Replacing the Rear Seal on the VE Injector Pump

Replacing the Rear Seal on the VE Injector Pump
The injector pump on our Oka developed an annoying minor leak from the rear distributor head several years ago but recently it got suddenly worse and was losing around 200 ml each time it started or stopped, and dripped all the time in between. So it was Time Something Was Done.
The cause of the leak is hardening of the O-ring around the rear distributor head following the removal of sulphur from diesel fuel some 10 years ago. The sulphur acted as a lubricant keep the seals supple and its removal (on good environmental grounds) allowed seals to harden and leak.

Removing the pump to replace the seal it is not a trivial job and it got more challenging the further I got into it, but I have now done it successfully and it required only a few spares, some fairly normal tools plus a few days of work.
No really tricky skills are required and anyone with reasonable car maintenance experience could do it. And unless there is something else seriously wrong with the pump, there is no need to go to the expense of a professional rebuild.
I got a lot of useful tips and support from my mate Dave in Perth who was a “transportologist” (truck driver) and has had a lot of experience of injector pumps and diesel engines, including an Oka. So finding someone who knows about injector pumps and/or Okas and can advise you is a well worthwhile. Internet resources may be relevant to the Bosch VE injector pump but they are not likely to be specific to the Perkins engine on an Oka.
Before starting, read all you can find about the VE pump from internet resources, especially the warnings about engine timing and how not to lose it, and ensure you have or can get the item listed below.
Note: If your pump does not have a shaft locking bolt like in the photo below, do a lot more research on engine timing before embarking on this process.

You’ll need to locate the shaft lock bolt and its wedge shaped spacer, shown here in the unlocked state
In preparation, you’ll need the following items:
      • A VE pump seal gasket/O-ring set (from a Bosch dealer or the internet using the correct part number of your pump)
      • A pump flange gasket (from a Perkins dealer)
      • Front pump gear cover gasket (from a Perkins dealer or gasket goo can be used)
      • A hydraulic pump O-ring or gasket (gasket goo can be used)
      • Oil filter/cooler mounting gaskets (2) (from a Perkins dealer. Must be new to prevent high pressure oil leaks)
      • Gasket goo (Loctite Blue Maxx)
      • Loctite 423 medium strength thread locker fluid
      • A bolt-on gear puller (needs to be fairly small to fit in the space below the water pump housing and use M8 bolts. I modified a harmonic balancer puller to suit)
      • A 13 mm deep ring spanner you are willing to modify (shorten)
      • Oil filter element (optional but preferable)
      • Fuel filter element (optional but preferable)
      • Digital camera to record the location of components (optional but preferable)
      • A mate like Dave (essential)
Action Plan to Remove the Pump
      • Remove the passengers seat and side engine access panel.
      • Thoroughly degrease and clean the side of the engine, pumps and fuel filter with degreaser.
    • Access to the pump on our Oka is a bit tricky...

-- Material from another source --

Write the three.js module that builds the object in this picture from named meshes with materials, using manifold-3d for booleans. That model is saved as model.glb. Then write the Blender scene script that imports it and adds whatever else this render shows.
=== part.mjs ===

Take plenty of photos of the location of pipes, bolts and cables to aid subsequent reassembly.
      • Move any cables and water pipes aside and hold with tie wraps to provide easier access to the pump area.
      • Mark the top of the pump front cover on the timing case below the water pump housing (for ease of reassembly since it’s asymmetric) and remove the cover.
      • Loosen the drive shaft nut far enough to see the keyway (using a mirror) and ensure that it is pointing upwards. (Note: avoid dropping the nut or lock washer down the front of the timing case. Stuff a rag down there and use a magnetic wand). Put the nut back on if you have to turn the engine to make the keyway upright. It was tightened to 58 ft-lbs.
      • Disconnect the starter battery to prevent the engine from being turned any more.
      • Lock the pump drive shaft by removing the wedge shaped spacer bar (it has a slot rather than a bolt hole so it can fall out as soon as the bolt is loose), tighten the locking bolt and secure the spacer to the pump throttle lever with wire to remind you to unlock the shaft after reassembly. (Note. Do not turn the engine with this locking bolt engaged, you will damage the pump).
      • Important Note: If your pump does not have a shaft locking bolt, you will need to use a more complex process for ensuring that engine timing is not disturbed and you will need to do more research before embarking on this task.]
      The shaft is now locked and the spacer safely stored away, wired to the throttle lever so it can’t easily be forgotten
      • Mark the fuel direction on the 2 fuel filter pipes from the lift pump and the return to the tank using sticky tape to avoid later confusion.
      • Remove the fuel pipes between the filter and injector pump.
      • Remove the fuel filter and bowl behind the pump.
          The fuel filter is out but there’s still a long way to go

      • Remove the remaining fuel pipes from the top of the injector pump.
        • Release the throttle cable end from the pump lever.
        • Drain the radiator water but...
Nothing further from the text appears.